[WORK INSTRUCTIONS] Return verbatim the inclusive range of lines running from the line that contains "(along(SLIDE_AT), 0.0, below(PIVOT_BELOW)))" to the line that contains "bpy.context.scene.collection.objects.link(empty)". Omit every other line.
________________
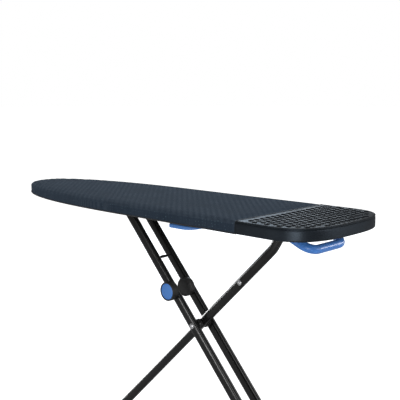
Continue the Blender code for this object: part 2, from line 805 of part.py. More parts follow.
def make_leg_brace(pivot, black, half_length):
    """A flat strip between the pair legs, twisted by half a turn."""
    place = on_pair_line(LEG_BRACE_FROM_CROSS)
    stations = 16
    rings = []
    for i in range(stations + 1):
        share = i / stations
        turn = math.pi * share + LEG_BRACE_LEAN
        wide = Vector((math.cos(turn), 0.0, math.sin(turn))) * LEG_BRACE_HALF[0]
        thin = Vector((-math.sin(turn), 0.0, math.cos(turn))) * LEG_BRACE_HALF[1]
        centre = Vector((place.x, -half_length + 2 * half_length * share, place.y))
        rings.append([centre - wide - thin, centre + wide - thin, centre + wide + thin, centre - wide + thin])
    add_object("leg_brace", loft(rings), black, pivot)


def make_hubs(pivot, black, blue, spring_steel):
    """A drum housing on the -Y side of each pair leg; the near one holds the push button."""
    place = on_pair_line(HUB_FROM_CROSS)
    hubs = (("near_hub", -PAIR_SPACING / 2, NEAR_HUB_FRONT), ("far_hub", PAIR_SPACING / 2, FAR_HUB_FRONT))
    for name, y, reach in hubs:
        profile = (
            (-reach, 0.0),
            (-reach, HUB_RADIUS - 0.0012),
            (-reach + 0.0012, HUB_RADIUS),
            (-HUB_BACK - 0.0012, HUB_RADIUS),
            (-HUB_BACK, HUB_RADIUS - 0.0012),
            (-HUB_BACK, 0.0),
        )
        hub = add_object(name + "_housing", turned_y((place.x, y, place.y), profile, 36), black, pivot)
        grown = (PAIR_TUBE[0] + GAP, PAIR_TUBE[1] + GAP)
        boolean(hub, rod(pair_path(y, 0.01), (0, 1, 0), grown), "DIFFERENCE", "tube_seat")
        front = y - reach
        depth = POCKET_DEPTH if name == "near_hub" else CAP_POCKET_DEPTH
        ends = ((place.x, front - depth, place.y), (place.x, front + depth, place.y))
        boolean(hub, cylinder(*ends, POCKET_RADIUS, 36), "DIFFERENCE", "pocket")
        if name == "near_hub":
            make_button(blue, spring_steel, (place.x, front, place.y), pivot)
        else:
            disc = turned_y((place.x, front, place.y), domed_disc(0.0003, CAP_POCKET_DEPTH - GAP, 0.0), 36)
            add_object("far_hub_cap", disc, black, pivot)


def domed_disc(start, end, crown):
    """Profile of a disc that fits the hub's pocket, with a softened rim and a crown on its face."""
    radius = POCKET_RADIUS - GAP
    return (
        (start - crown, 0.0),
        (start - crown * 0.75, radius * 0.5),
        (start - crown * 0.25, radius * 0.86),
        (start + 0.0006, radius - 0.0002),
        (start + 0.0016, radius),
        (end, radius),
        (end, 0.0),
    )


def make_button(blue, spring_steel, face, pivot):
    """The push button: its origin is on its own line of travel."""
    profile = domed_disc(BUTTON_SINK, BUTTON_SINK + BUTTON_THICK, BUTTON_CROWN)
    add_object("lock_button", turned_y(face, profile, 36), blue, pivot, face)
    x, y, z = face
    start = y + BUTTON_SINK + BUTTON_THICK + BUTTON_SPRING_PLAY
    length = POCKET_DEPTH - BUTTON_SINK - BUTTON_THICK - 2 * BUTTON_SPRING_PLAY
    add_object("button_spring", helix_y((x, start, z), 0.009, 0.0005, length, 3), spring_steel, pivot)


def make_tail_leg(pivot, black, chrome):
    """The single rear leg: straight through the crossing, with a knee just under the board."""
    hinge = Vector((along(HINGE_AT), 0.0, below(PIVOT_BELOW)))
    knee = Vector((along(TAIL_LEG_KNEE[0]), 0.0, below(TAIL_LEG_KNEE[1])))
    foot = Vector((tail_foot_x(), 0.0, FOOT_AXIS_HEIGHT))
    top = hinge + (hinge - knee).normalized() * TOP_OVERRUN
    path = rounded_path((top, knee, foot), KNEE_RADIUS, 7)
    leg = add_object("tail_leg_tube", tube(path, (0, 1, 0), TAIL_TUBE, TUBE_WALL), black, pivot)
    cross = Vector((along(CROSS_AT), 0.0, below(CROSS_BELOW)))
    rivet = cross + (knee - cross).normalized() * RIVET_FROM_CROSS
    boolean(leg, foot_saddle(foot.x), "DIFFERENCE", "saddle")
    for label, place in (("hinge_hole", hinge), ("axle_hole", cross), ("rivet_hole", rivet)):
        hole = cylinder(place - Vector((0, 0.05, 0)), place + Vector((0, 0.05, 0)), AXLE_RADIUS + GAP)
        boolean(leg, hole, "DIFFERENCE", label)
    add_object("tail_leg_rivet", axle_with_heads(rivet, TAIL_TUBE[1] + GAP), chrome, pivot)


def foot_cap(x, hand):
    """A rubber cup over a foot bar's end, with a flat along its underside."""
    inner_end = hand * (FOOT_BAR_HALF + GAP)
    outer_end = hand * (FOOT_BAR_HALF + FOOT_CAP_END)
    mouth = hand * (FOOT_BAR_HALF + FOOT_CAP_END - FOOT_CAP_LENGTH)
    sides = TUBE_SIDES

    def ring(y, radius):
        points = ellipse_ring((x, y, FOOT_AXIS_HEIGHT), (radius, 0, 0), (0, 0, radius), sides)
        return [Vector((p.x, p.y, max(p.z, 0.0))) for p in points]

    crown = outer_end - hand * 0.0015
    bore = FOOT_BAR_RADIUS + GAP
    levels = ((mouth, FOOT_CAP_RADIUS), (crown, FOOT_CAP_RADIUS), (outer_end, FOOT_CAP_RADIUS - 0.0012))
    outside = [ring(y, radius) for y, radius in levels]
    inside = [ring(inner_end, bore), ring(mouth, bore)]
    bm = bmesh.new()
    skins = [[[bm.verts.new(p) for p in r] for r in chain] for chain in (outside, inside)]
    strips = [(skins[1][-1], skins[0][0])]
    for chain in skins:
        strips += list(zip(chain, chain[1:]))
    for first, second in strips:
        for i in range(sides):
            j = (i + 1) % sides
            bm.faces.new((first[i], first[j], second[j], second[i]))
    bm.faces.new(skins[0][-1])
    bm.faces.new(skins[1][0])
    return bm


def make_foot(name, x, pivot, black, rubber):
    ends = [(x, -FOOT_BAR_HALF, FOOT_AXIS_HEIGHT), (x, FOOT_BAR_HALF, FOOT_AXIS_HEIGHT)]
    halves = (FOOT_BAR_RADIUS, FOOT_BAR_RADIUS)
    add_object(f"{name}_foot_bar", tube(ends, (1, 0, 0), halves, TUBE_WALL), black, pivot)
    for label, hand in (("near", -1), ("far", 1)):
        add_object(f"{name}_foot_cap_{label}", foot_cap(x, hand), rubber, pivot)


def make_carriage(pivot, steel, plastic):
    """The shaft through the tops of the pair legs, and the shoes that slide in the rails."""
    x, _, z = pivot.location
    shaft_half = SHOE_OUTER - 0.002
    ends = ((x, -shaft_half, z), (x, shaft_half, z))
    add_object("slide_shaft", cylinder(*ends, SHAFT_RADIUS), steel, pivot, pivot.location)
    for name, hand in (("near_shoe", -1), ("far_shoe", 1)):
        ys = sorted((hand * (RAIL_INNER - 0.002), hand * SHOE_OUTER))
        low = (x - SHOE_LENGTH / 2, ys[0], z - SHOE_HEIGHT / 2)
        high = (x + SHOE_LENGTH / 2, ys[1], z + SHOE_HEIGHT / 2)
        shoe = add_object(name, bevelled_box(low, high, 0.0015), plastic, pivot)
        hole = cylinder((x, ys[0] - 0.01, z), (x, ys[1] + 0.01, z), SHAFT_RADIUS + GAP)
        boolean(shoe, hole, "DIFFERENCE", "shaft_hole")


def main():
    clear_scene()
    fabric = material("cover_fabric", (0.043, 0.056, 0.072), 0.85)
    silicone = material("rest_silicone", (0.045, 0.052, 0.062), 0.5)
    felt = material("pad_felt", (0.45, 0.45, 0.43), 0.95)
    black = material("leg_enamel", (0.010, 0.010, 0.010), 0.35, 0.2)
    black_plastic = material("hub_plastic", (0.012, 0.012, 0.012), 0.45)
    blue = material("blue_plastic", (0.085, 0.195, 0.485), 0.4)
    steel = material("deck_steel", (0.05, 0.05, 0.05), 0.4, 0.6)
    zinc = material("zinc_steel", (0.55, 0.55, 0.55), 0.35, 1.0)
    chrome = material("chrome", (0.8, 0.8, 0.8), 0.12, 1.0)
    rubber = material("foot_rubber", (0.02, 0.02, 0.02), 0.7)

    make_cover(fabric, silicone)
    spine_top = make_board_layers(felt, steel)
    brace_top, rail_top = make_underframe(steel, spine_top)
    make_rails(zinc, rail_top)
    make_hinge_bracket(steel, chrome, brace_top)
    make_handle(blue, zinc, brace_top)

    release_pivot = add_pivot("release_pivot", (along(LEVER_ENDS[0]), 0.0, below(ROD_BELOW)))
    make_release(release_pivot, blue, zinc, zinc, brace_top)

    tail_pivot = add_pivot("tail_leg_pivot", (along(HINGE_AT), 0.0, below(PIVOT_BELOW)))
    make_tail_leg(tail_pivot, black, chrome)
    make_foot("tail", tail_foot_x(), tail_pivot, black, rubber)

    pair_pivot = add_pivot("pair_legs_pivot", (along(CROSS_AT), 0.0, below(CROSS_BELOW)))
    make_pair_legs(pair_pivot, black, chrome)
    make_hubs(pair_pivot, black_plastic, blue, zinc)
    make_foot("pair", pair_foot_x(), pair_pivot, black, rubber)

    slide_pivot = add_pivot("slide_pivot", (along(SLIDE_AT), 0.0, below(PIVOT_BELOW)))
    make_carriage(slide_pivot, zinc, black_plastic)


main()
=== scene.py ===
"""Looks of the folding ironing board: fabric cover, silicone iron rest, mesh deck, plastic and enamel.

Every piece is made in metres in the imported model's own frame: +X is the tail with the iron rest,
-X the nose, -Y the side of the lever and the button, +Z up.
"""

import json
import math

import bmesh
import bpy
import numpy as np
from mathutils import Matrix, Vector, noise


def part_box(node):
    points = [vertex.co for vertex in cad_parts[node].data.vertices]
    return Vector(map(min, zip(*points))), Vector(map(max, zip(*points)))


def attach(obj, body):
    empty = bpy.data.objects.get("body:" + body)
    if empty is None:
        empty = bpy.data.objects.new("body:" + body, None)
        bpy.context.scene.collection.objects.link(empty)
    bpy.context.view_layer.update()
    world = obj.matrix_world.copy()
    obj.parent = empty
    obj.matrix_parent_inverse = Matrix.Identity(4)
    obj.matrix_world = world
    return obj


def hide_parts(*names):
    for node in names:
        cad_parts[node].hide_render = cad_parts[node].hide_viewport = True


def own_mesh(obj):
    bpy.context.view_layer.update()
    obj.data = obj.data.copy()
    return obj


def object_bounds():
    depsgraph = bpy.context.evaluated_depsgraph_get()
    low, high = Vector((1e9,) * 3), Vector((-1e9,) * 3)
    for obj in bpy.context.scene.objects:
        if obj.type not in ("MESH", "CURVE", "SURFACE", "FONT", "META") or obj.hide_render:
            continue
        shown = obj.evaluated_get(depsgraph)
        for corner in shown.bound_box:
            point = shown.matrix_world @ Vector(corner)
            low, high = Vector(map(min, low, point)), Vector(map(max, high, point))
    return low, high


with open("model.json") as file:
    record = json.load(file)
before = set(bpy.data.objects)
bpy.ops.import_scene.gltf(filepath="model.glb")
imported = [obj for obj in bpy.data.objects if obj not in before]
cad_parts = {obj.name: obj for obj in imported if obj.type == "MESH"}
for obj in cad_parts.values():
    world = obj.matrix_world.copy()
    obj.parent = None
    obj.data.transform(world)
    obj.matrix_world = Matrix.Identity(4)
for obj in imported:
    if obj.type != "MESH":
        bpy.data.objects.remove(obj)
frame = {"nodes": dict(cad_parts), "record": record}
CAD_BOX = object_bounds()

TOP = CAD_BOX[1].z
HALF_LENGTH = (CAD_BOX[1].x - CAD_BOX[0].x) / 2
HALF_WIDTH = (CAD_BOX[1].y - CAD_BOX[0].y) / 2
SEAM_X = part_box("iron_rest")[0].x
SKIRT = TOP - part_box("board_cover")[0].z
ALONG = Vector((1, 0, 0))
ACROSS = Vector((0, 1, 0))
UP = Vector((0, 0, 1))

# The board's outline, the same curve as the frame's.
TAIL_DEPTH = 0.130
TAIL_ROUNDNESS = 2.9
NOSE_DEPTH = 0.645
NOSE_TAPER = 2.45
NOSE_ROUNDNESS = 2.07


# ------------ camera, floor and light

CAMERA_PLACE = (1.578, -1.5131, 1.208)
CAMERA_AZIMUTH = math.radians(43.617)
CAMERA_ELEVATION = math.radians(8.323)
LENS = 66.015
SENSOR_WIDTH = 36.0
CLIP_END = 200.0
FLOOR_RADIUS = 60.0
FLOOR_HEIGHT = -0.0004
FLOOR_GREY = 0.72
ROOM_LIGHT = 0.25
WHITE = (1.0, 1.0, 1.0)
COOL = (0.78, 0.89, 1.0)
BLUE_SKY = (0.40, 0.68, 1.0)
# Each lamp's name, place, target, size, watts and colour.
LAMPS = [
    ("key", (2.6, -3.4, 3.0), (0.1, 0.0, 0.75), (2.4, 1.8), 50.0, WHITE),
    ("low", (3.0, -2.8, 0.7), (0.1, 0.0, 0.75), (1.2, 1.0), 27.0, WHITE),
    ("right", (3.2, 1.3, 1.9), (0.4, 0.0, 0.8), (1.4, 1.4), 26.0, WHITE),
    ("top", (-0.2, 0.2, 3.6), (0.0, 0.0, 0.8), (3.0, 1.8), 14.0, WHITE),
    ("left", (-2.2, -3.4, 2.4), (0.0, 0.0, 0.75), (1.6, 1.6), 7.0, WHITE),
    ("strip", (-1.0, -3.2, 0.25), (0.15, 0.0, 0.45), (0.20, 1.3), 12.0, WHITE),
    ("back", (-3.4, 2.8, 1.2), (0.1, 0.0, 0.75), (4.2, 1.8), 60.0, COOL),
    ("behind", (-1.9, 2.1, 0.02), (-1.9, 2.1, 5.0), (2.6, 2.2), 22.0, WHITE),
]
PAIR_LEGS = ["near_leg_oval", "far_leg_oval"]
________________
[PROBLEM SOLUTION]
    slide_pivot = add_pivot("slide_pivot", (along(SLIDE_AT), 0.0, below(PIVOT_BELOW)))
    make_carriage(slide_pivot, zinc, black_plastic)


main()
=== scene.py ===
"""Looks of the folding ironing board: fabric cover, silicone iron rest, mesh deck, plastic and enamel.

Every piece is made in metres in the imported model's own frame: +X is the tail with the iron rest,
-X the nose, -Y the side of the lever and the button, +Z up.
"""

import json
import math

import bmesh
import bpy
import numpy as np
from mathutils import Matrix, Vector, noise


def part_box(node):
    points = [vertex.co for vertex in cad_parts[node].data.vertices]
    return Vector(map(min, zip(*points))), Vector(map(max, zip(*points)))


def attach(obj, body):
    empty = bpy.data.objects.get("body:" + body)
    if empty is None:
        empty = bpy.data.objects.new("body:" + body, None)
        bpy.context.scene.collection.objects.link(empty)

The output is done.